INFORMATION SUPPLIED ::

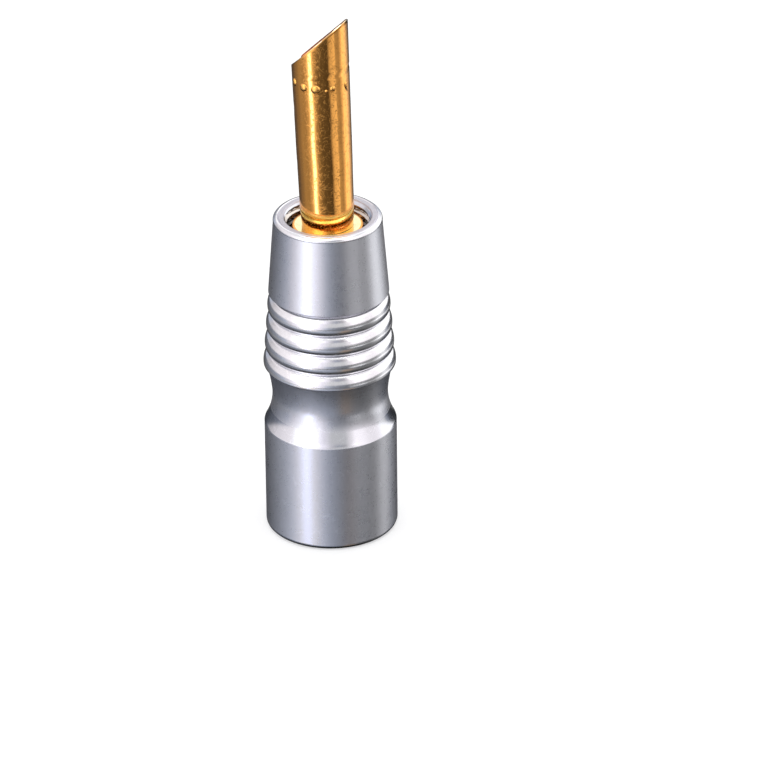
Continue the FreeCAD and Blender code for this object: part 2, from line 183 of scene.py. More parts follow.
class TubeSettings(PropertyGroup):
    """Sizes of the rolled contact tube, along its own axis."""
    columns: IntProperty(name="Columns", description="Steps across the rolled sheet", default=320)
    sheet: length("Sheet", "Thickness of the sheet", 0.28)
    burr: length("Burr", "Round on the cut edges", 0.080)
    root_edge: FloatProperty(name="Root edge", default=2.5,
                             description="How many times crisper the root's edge is")
    inner_edge: share("Inner edge", "Share of that round on the inner side", 0.2)
    taper: length("Taper", "How much the tube narrows from its middle to its root", 0.065)
    taper_foot: length("Taper foot", "Height where that narrowing ends", 2.00)
    curl: length("Curl", "Height over which the root curls in", 2.20)
    curl_in: length("Curl in", "How far it curls in", 0.11)
    mount_height: length("Mount height", "Height of the contact mount's middle", 4.50)
    radius: length("Radius", "Radius of the straight stretch", 2.265)
    straight: length("Straight", "Height where the tube starts to widen", 8.00)
    flare: FloatProperty(name="Flare", description="Widening above it, per length", default=0.0085)
    root_sunk: length("Root sunk", "How far the root is set into the flange", 0.12)
    tip_height: length("Tip height", "Height of the slanted cut on the axis", 15.97)
    tip_rise: FloatProperty(name="Tip rise", description="Slope of the slanted cut", default=0.885)
    tip_turn: angle("Tip turn", "Turn of the slanted cut from the long side", 4.2)
    tip_burr: length("Tip burr", "Round on the outer side of the slanted cut", 0.07)
    tip_lining: length("Tip lining", "Round on its inner side", 0.17)
    tip_corner: length("Tip corner", "Round of the sheet's corners at the tip", 0.50)
    tip_lean: angle("Tip lean", "How far the slit's far edge leans in at the tip", 30.0)
    slit_side: angle("Slit side", "Middle of the slit, from the long side", 173.0)
    root_gap: angle("Root gap", "Opening of the slit at the root", 47.0)
    tip_gap: angle("Tip gap", "Opening of the slit at the tip", 57.0)
    wave_pitch: length("Wave pitch", "Length of one wave of the slit", 4.95)
    wave_swing: angle("Wave swing", "How far the slit swings to each side", 17.0)
    dimple_height: length("Dimple height", "Height of the ring of dimples", 12.92)
    dimple_proud: length("Dimple proud", "How far the common dimple stands out", 0.11)
    dimple_width: length("Dimple width", "Half width of the common dimple", 0.20)
    dimple_tall: length("Dimple tall", "Half height of the common dimple", 0.23)


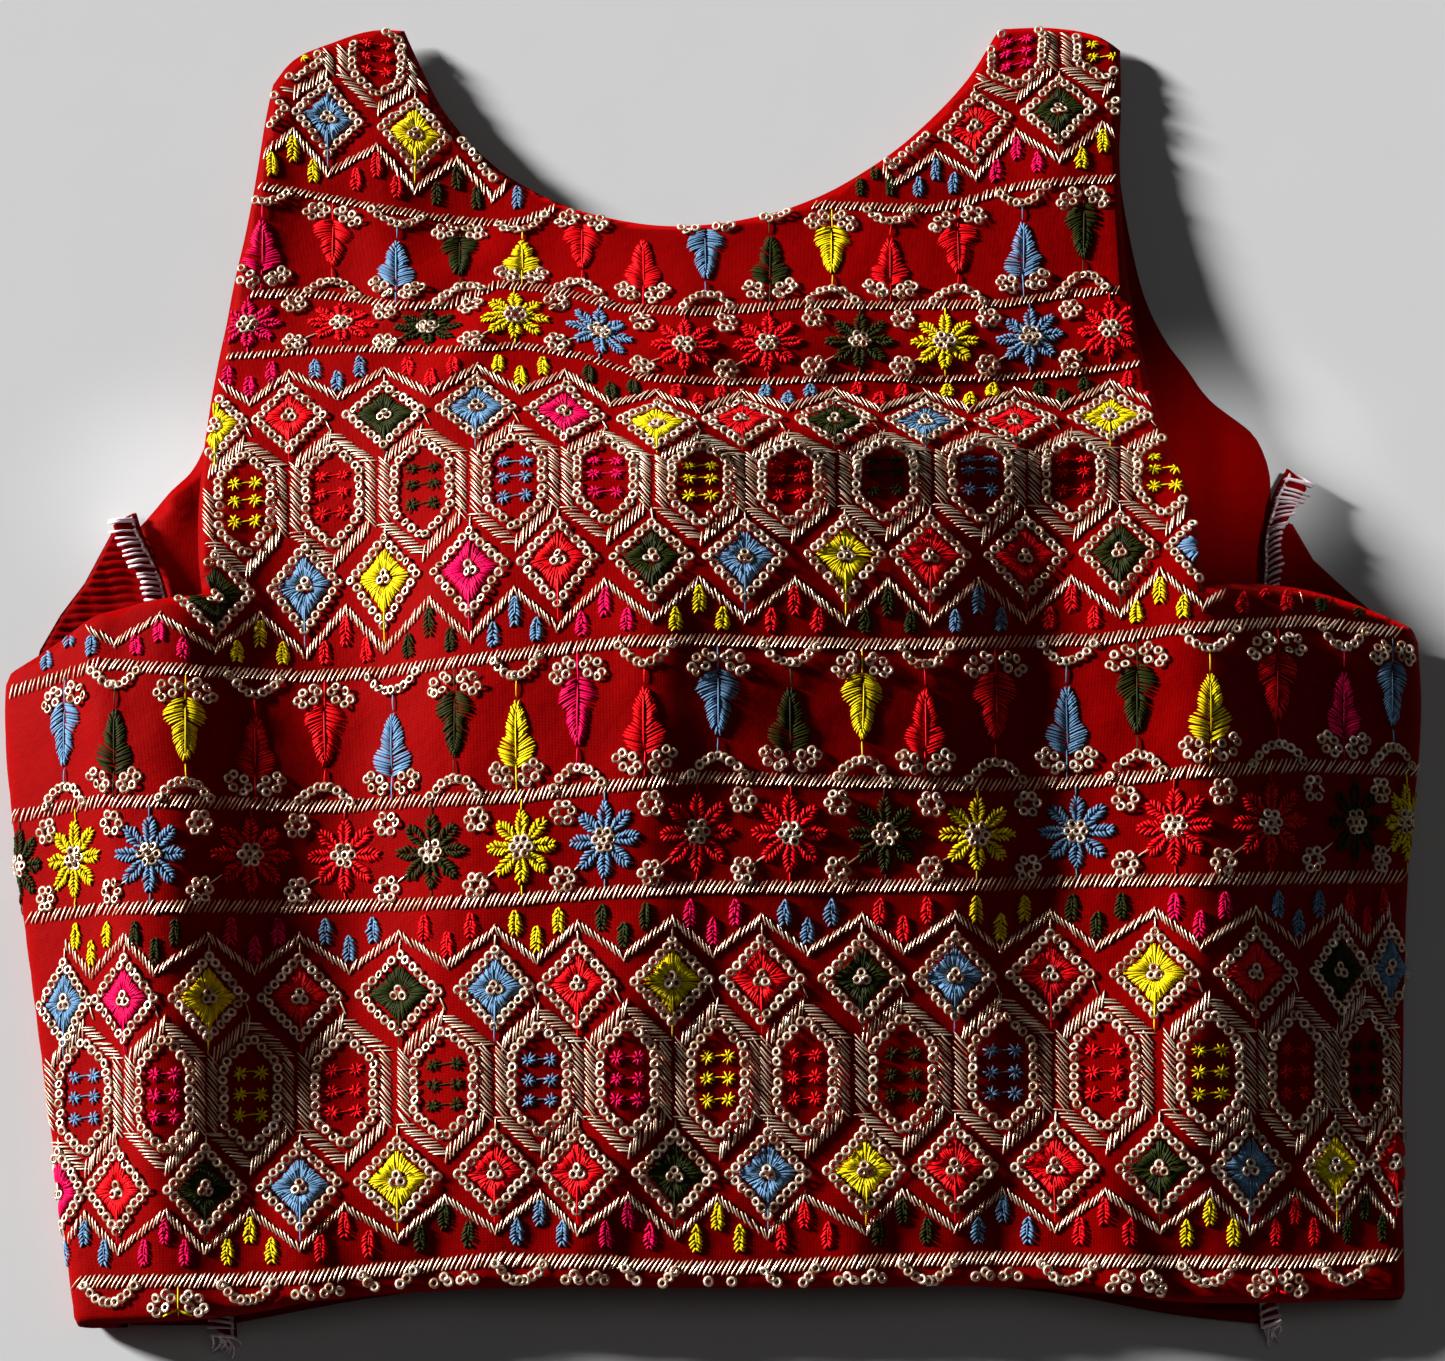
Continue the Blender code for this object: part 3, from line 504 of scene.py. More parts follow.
@functools.lru_cache(maxsize=None)
def picture_charts():
    """The chart place behind each pixel of a coarse picture grid.

    Where the cloth turns under at a side, its rows keep a least pace, so that the
    motifs there go on round the turn. Each pixel is found by going to the right
    place along its row of the chart and then to the right row, over again.
    """
    y = np.arange(-236.0, 244.0, 4.0)
    u = np.arange(-266.0, 266.0, 2.0)
    uu, yy = np.meshgrid(u, y)
    px, py = to_picture(front_place(uu, yy))
    middle = len(u) // 2
    pace = TURNED_PACE / PIXEL
    lead = px - pace * uu
    right = np.maximum.accumulate(lead[:, middle:], axis=1)
    left = np.minimum.accumulate(lead[:, middle::-1], axis=1)[:, ::-1]
    px = np.concatenate((left[:, :-1], right), axis=1) + pace * uu
    grid_x = np.arange(-PICTURE_MARGIN, PICTURE_WIDTH + PICTURE_MARGIN, PICTURE_STEP, dtype=float)
    grid_y = np.arange(-PICTURE_MARGIN, PICTURE_HEIGHT + PICTURE_MARGIN, PICTURE_STEP, dtype=float)
    want_x, want_y = (part.ravel() for part in np.meshgrid(grid_x, grid_y))
    place_y = (PICTURE_HEIGHT / 2 - want_y) * PIXEL / math.cos(TILT) + TARGET[1]
    place_u = np.zeros_like(place_y)
    each = np.arange(len(want_x))
    for _ in range(9):
        row = np.clip((place_y - y[0]) / (y[1] - y[0]), 0, len(y) - 1.001)
        low = row.astype(int)
        share = (row - low)[:, None]
        line_x = px[low] * (1 - share) + px[low + 1] * share
        line_y = py[low] * (1 - share) + py[low + 1] * share
        after = np.clip((line_x < want_x[:, None]).sum(1), 1, len(u) - 1)
        start, end = line_x[each, after - 1], line_x[each, after]
        t = (want_x - start) / (end - start)
        place_u = u[after - 1] + t * (u[1] - u[0])
        found = line_y[each, after - 1] * (1 - t) + line_y[each, after] * t
        place_y = place_y + (found - want_y) * PIXEL
    shape = (len(grid_y), len(grid_x))
    return place_u.reshape(shape), place_y.reshape(shape)


def chart_of(px, py):
    """The front's chart place at picture pixels, between the coarse grid's four nearest."""
    place_u, place_y = picture_charts()
    column = np.clip((px + PICTURE_MARGIN) / PICTURE_STEP, 0, place_u.shape[1] - 1.001)
    row = np.clip((py + PICTURE_MARGIN) / PICTURE_STEP, 0, place_u.shape[0] - 1.001)
    j, i = column.astype(int), row.astype(int)
    s, t = column - j, row - i
    weights = ((1 - s) * (1 - t), s * (1 - t), (1 - s) * t, s * t)
    return tuple(weights[0] * part[i, j] + weights[1] * part[i, j + 1]
                 + weights[2] * part[i + 1, j] + weights[3] * part[i + 1, j + 1]
                 for part in (place_u, place_y))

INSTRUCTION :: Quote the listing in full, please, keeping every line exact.

EXERCISE RESULT ::
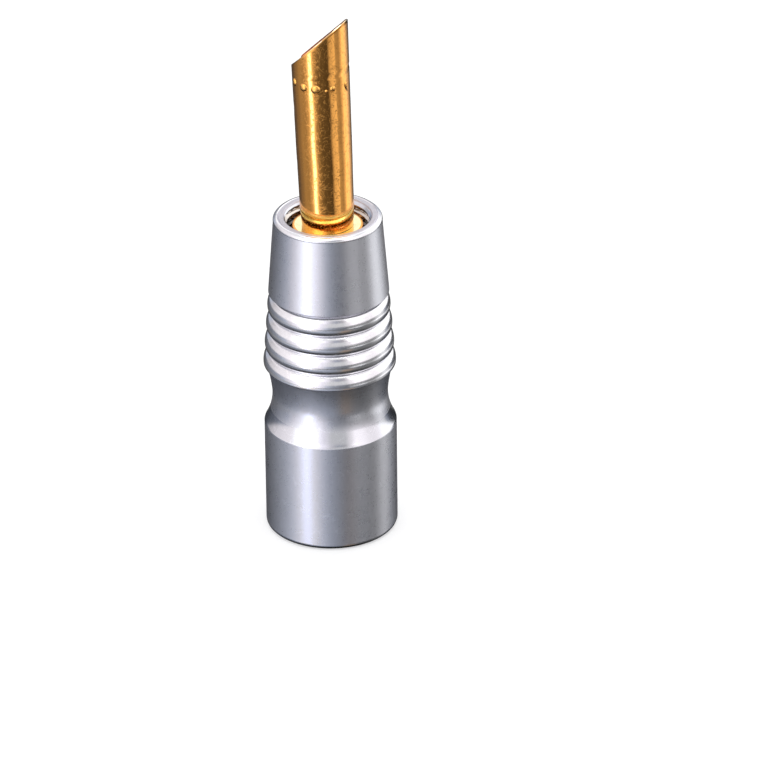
Continue the FreeCAD and Blender code for this object: part 2, from line 183 of scene.py. More parts follow.
class TubeSettings(PropertyGroup):
    """Sizes of the rolled contact tube, along its own axis."""
    columns: IntProperty(name="Columns", description="Steps across the rolled sheet", default=320)
    sheet: length("Sheet", "Thickness of the sheet", 0.28)
    burr: length("Burr", "Round on the cut edges", 0.080)
    root_edge: FloatProperty(name="Root edge", default=2.5,
                             description="How many times crisper the root's edge is")
    inner_edge: share("Inner edge", "Share of that round on the inner side", 0.2)
    taper: length("Taper", "How much the tube narrows from its middle to its root", 0.065)
    taper_foot: length("Taper foot", "Height where that narrowing ends", 2.00)
    curl: length("Curl", "Height over which the root curls in", 2.20)
    curl_in: length("Curl in", "How far it curls in", 0.11)
    mount_height: length("Mount height", "Height of the contact mount's middle", 4.50)
    radius: length("Radius", "Radius of the straight stretch", 2.265)
    straight: length("Straight", "Height where the tube starts to widen", 8.00)
    flare: FloatProperty(name="Flare", description="Widening above it, per length", default=0.0085)
    root_sunk: length("Root sunk", "How far the root is set into the flange", 0.12)
    tip_height: length("Tip height", "Height of the slanted cut on the axis", 15.97)
    tip_rise: FloatProperty(name="Tip rise", description="Slope of the slanted cut", default=0.885)
    tip_turn: angle("Tip turn", "Turn of the slanted cut from the long side", 4.2)
    tip_burr: length("Tip burr", "Round on the outer side of the slanted cut", 0.07)
    tip_lining: length("Tip lining", "Round on its inner side", 0.17)
    tip_corner: length("Tip corner", "Round of the sheet's corners at the tip", 0.50)
    tip_lean: angle("Tip lean", "How far the slit's far edge leans in at the tip", 30.0)
    slit_side: angle("Slit side", "Middle of the slit, from the long side", 173.0)
    root_gap: angle("Root gap", "Opening of the slit at the root", 47.0)
    tip_gap: angle("Tip gap", "Opening of the slit at the tip", 57.0)
    wave_pitch: length("Wave pitch", "Length of one wave of the slit", 4.95)
    wave_swing: angle("Wave swing", "How far the slit swings to each side", 17.0)
    dimple_height: length("Dimple height", "Height of the ring of dimples", 12.92)
    dimple_proud: length("Dimple proud", "How far the common dimple stands out", 0.11)
    dimple_width: length("Dimple width", "Half width of the common dimple", 0.20)
    dimple_tall: length("Dimple tall", "Half height of the common dimple", 0.23)


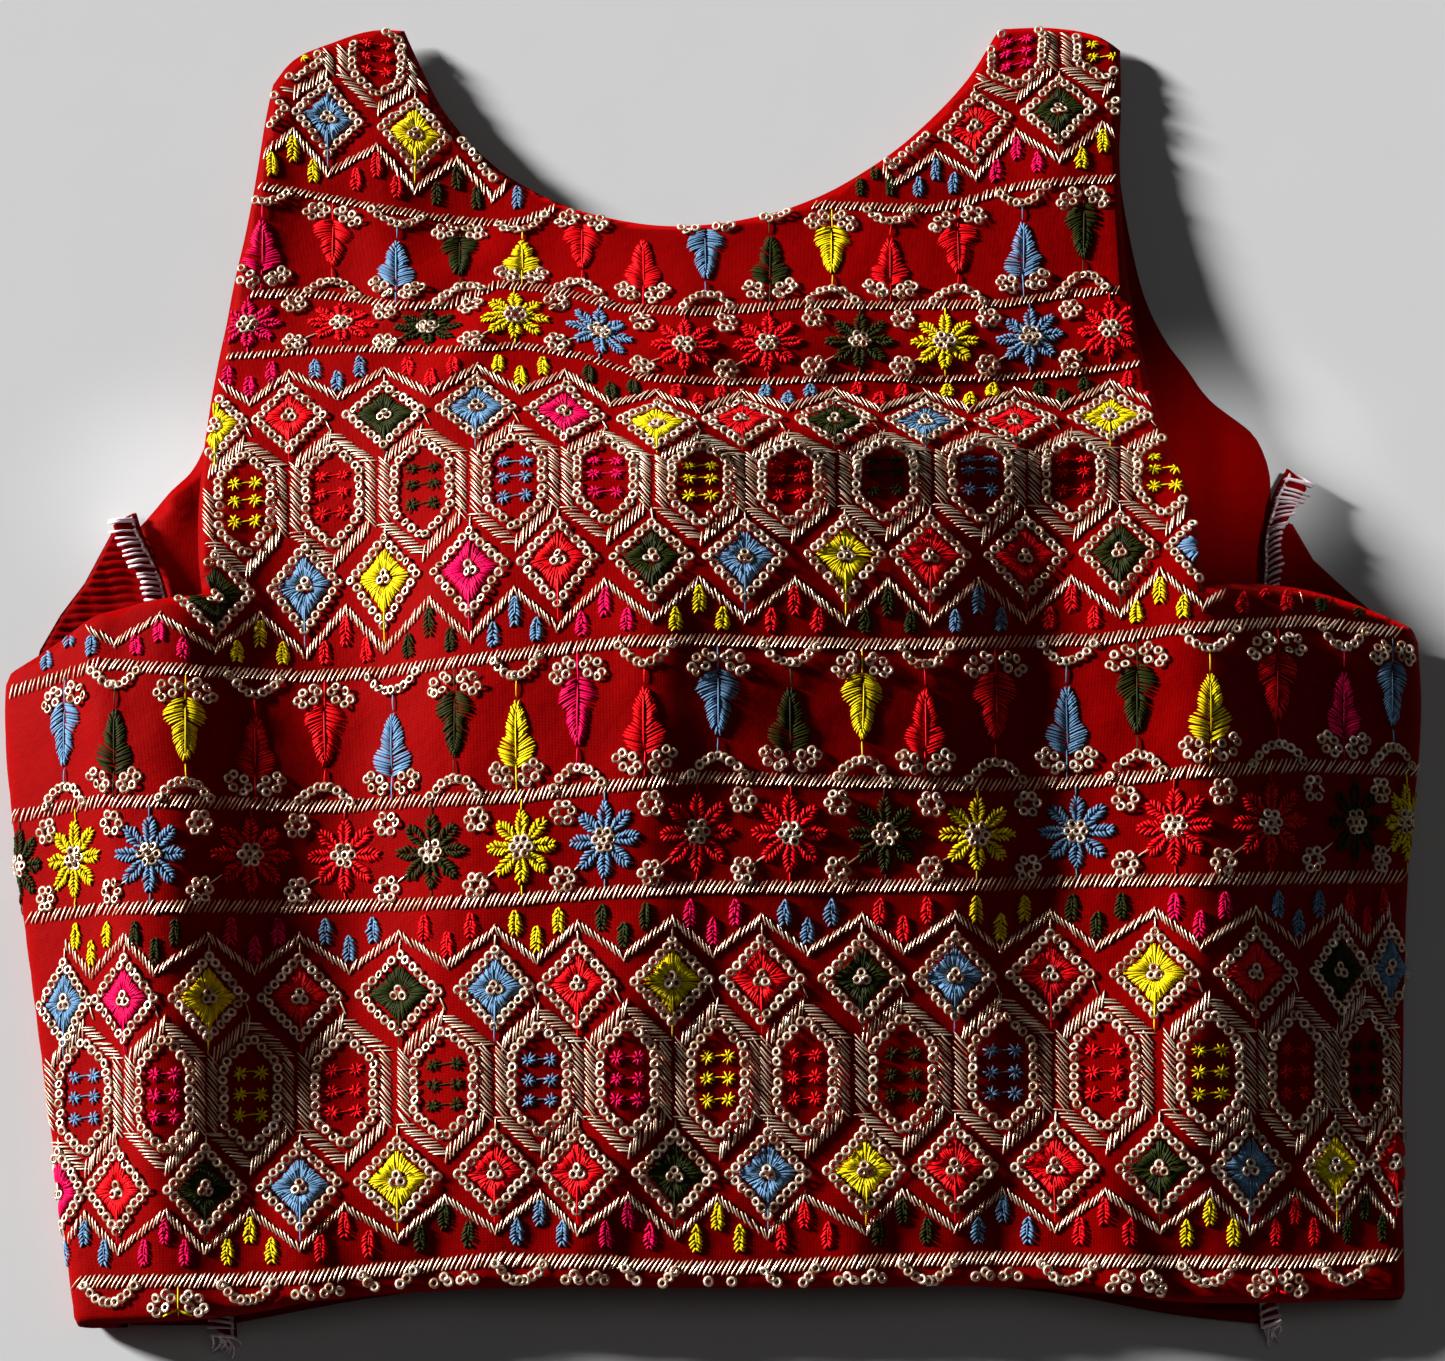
Continue the Blender code for this object: part 3, from line 504 of scene.py. More parts follow.
@functools.lru_cache(maxsize=None)
def picture_charts():
    """The chart place behind each pixel of a coarse picture grid.

    Where the cloth turns under at a side, its rows keep a least pace, so that the
    motifs there go on round the turn. Each pixel is found by going to the right
    place along its row of the chart and then to the right row, over again.
    """
    y = np.arange(-236.0, 244.0, 4.0)
    u = np.arange(-266.0, 266.0, 2.0)
    uu, yy = np.meshgrid(u, y)
    px, py = to_picture(front_place(uu, yy))
    middle = len(u) // 2
    pace = TURNED_PACE / PIXEL
    lead = px - pace * uu
    right = np.maximum.accumulate(lead[:, middle:], axis=1)
    left = np.minimum.accumulate(lead[:, middle::-1], axis=1)[:, ::-1]
    px = np.concatenate((left[:, :-1], right), axis=1) + pace * uu
    grid_x = np.arange(-PICTURE_MARGIN, PICTURE_WIDTH + PICTURE_MARGIN, PICTURE_STEP, dtype=float)
    grid_y = np.arange(-PICTURE_MARGIN, PICTURE_HEIGHT + PICTURE_MARGIN, PICTURE_STEP, dtype=float)
    want_x, want_y = (part.ravel() for part in np.meshgrid(grid_x, grid_y))
    place_y = (PICTURE_HEIGHT / 2 - want_y) * PIXEL / math.cos(TILT) + TARGET[1]
    place_u = np.zeros_like(place_y)
    each = np.arange(len(want_x))
    for _ in range(9):
        row = np.clip((place_y - y[0]) / (y[1] - y[0]), 0, len(y) - 1.001)
        low = row.astype(int)
        share = (row - low)[:, None]
        line_x = px[low] * (1 - share) + px[low + 1] * share
        line_y = py[low] * (1 - share) + py[low + 1] * share
        after = np.clip((line_x < want_x[:, None]).sum(1), 1, len(u) - 1)
        start, end = line_x[each, after - 1], line_x[each, after]
        t = (want_x - start) / (end - start)
        place_u = u[after - 1] + t * (u[1] - u[0])
        found = line_y[each, after - 1] * (1 - t) + line_y[each, after] * t
        place_y = place_y + (found - want_y) * PIXEL
    shape = (len(grid_y), len(grid_x))
    return place_u.reshape(shape), place_y.reshape(shape)


def chart_of(px, py):
    """The front's chart place at picture pixels, between the coarse grid's four nearest."""
    place_u, place_y = picture_charts()
    column = np.clip((px + PICTURE_MARGIN) / PICTURE_STEP, 0, place_u.shape[1] - 1.001)
    row = np.clip((py + PICTURE_MARGIN) / PICTURE_STEP, 0, place_u.shape[0] - 1.001)
    j, i = column.astype(int), row.astype(int)
    s, t = column - j, row - i
    weights = ((1 - s) * (1 - t), s * (1 - t), (1 - s) * t, s * t)
    return tuple(weights[0] * part[i, j] + weights[1] * part[i, j + 1]
                 + weights[2] * part[i + 1, j] + weights[3] * part[i + 1, j + 1]
                 for part in (place_u, place_y))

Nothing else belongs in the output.